> Exercise description
Copy out each line below that has the word "from" in it.

> Given material
= = = = = = =

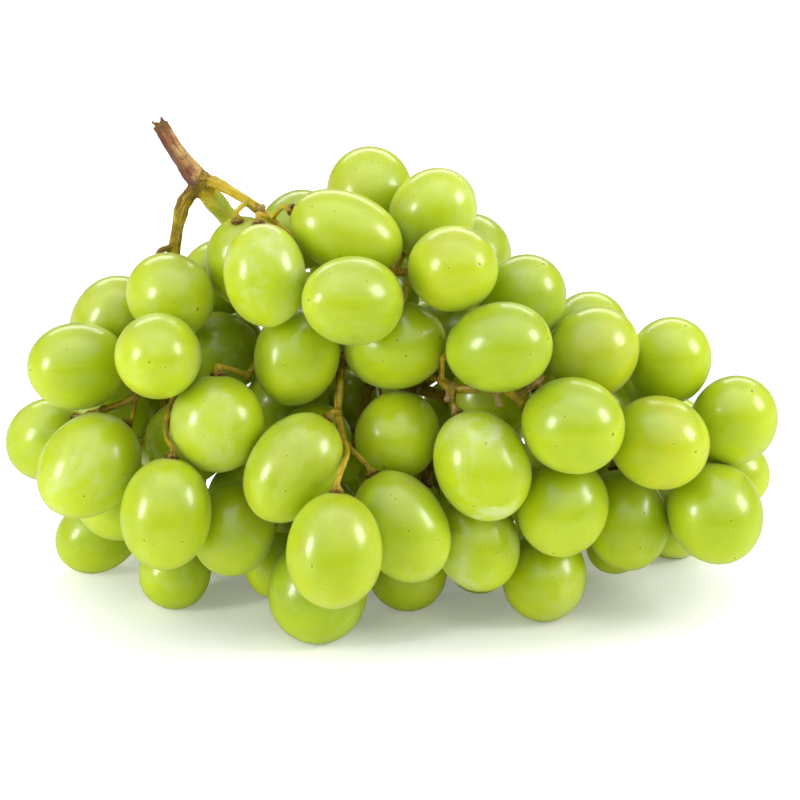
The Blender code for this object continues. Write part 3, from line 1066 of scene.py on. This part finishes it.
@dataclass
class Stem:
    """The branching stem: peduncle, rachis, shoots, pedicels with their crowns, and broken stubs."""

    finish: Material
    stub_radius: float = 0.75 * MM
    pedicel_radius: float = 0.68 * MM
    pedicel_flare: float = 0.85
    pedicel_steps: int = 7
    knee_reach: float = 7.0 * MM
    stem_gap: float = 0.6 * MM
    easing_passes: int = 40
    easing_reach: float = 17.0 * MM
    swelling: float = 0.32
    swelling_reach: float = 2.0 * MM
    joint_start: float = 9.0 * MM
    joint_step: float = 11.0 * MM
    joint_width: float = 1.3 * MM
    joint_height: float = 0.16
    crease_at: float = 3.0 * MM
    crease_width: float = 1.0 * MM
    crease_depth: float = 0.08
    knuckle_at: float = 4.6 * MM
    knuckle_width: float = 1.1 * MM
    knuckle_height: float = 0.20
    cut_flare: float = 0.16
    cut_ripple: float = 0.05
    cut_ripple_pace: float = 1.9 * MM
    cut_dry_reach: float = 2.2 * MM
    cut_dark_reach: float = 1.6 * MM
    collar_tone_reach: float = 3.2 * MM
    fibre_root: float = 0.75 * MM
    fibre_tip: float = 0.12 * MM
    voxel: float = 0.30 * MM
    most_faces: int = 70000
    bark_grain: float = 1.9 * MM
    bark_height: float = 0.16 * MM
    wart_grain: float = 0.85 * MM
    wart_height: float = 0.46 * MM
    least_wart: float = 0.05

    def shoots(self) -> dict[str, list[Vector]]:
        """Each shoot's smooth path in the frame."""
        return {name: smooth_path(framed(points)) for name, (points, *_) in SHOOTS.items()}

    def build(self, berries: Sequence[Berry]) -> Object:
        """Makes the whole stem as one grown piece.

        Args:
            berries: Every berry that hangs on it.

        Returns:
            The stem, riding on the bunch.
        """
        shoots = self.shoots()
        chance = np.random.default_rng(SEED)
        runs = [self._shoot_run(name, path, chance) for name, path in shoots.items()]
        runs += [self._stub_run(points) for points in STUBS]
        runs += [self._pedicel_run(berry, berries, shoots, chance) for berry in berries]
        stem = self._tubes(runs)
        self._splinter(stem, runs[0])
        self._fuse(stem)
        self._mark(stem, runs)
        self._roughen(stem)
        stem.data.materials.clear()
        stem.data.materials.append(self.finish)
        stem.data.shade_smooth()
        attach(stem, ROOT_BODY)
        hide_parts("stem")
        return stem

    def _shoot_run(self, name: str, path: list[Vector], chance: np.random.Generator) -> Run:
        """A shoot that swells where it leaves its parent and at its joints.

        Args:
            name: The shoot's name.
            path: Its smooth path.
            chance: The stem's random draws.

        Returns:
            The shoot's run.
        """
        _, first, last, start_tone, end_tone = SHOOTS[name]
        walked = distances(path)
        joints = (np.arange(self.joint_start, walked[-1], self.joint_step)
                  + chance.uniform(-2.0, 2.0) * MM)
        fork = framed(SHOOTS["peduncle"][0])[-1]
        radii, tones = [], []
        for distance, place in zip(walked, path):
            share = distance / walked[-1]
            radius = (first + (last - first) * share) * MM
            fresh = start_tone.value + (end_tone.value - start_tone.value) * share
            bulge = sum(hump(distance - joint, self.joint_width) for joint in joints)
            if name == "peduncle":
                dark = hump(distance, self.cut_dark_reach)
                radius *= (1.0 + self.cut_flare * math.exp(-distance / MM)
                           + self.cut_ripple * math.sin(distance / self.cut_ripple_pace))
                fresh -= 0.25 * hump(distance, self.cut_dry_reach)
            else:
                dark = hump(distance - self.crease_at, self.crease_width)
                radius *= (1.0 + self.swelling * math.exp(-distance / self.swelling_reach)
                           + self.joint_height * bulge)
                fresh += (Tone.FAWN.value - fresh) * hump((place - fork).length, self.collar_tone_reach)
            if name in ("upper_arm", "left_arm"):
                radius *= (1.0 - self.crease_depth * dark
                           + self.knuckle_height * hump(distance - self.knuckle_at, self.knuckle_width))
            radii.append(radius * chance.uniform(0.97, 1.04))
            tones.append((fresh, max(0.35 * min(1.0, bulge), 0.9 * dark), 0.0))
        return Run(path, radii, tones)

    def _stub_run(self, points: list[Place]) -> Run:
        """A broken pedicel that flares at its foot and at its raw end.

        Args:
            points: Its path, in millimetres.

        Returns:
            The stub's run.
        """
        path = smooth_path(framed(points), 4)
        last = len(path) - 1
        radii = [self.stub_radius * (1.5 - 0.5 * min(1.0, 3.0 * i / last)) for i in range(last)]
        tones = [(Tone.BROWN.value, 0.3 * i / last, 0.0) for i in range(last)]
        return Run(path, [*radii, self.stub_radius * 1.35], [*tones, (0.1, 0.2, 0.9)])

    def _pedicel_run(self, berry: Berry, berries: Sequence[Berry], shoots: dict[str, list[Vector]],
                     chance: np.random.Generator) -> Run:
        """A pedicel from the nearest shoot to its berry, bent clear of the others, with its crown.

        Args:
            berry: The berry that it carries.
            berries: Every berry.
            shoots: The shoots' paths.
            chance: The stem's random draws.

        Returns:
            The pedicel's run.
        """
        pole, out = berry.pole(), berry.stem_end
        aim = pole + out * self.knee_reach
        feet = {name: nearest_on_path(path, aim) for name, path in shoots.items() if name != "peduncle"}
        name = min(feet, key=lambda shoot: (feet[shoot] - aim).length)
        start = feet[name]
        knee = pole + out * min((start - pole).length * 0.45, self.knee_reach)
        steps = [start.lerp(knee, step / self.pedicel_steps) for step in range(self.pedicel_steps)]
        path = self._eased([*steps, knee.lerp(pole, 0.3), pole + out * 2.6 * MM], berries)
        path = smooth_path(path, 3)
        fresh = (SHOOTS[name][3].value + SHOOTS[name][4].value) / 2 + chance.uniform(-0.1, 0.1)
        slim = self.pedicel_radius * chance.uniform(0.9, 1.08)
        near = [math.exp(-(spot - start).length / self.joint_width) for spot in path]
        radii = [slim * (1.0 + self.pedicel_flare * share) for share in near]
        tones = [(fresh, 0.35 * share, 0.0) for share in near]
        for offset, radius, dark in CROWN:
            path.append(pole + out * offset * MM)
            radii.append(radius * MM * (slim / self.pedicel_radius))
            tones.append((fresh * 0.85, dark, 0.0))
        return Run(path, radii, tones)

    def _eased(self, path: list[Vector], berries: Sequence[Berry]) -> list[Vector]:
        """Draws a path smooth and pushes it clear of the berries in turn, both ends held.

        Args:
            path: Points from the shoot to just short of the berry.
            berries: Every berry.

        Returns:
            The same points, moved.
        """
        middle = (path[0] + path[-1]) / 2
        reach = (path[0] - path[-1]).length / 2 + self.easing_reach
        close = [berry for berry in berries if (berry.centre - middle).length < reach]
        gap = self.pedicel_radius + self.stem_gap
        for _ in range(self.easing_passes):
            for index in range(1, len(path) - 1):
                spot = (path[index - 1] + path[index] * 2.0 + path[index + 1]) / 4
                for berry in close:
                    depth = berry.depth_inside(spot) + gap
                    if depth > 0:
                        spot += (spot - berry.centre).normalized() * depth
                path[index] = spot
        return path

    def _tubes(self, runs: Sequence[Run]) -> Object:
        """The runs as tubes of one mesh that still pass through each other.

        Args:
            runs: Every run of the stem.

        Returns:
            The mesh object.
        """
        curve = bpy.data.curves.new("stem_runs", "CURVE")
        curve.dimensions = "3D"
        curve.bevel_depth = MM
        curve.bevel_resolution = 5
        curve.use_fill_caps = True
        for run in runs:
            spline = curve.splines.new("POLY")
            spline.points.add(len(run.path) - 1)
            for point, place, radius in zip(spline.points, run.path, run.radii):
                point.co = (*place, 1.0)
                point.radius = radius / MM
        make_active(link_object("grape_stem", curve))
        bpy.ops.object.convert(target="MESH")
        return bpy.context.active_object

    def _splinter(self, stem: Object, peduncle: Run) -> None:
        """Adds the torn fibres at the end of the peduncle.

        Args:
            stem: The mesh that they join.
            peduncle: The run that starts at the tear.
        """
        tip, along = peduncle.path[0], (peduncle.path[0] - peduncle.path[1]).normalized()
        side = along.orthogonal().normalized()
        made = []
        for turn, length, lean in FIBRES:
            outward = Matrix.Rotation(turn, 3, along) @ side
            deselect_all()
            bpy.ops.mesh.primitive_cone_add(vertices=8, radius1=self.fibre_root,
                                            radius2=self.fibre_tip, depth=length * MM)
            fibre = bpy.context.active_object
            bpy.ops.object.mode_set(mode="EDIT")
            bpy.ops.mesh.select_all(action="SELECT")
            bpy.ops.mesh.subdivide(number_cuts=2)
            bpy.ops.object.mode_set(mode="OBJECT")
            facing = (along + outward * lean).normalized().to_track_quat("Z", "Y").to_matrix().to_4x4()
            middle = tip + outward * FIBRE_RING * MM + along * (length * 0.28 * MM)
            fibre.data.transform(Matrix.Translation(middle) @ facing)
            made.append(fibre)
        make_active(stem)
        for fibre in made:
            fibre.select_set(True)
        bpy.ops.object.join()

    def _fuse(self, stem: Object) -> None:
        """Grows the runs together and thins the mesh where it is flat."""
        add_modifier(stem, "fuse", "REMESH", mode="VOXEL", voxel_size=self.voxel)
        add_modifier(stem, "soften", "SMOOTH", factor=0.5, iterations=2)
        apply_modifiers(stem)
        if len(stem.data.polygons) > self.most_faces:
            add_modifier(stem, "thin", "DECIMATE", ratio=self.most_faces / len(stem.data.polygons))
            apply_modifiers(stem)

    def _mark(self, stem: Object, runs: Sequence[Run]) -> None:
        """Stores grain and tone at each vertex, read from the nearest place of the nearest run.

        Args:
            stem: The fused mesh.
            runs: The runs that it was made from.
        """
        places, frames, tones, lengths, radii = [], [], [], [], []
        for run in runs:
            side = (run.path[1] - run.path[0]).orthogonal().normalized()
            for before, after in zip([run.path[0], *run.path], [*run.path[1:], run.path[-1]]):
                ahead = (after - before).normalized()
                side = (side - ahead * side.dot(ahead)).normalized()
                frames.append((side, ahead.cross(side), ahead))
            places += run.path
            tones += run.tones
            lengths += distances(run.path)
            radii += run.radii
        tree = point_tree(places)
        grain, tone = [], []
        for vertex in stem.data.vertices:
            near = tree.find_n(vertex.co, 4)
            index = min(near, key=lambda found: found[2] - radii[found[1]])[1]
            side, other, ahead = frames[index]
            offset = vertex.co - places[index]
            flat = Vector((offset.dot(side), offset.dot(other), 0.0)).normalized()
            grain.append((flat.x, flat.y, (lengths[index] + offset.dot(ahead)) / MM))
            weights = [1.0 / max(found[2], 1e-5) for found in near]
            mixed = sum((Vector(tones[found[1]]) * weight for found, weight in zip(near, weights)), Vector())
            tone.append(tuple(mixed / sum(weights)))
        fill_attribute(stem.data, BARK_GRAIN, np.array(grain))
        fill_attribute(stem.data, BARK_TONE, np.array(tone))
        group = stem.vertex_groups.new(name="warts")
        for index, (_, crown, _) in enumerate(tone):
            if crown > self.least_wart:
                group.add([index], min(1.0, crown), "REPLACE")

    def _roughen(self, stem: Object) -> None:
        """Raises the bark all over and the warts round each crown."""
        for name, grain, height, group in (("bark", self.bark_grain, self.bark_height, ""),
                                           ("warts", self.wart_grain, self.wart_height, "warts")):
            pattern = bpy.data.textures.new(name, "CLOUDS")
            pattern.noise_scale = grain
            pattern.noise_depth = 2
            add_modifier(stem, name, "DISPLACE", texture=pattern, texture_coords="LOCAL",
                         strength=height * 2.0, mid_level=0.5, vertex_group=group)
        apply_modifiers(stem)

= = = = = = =

> Result of the exercise
The Blender code for this object continues. Write part 3, from line 1066 of scene.py on. This part finishes it.
        """A pedicel from the nearest shoot to its berry, bent clear of the others, with its crown.
            path: Points from the shoot to just short of the berry.
        """Stores grain and tone at each vertex, read from the nearest place of the nearest run.
            runs: The runs that it was made from.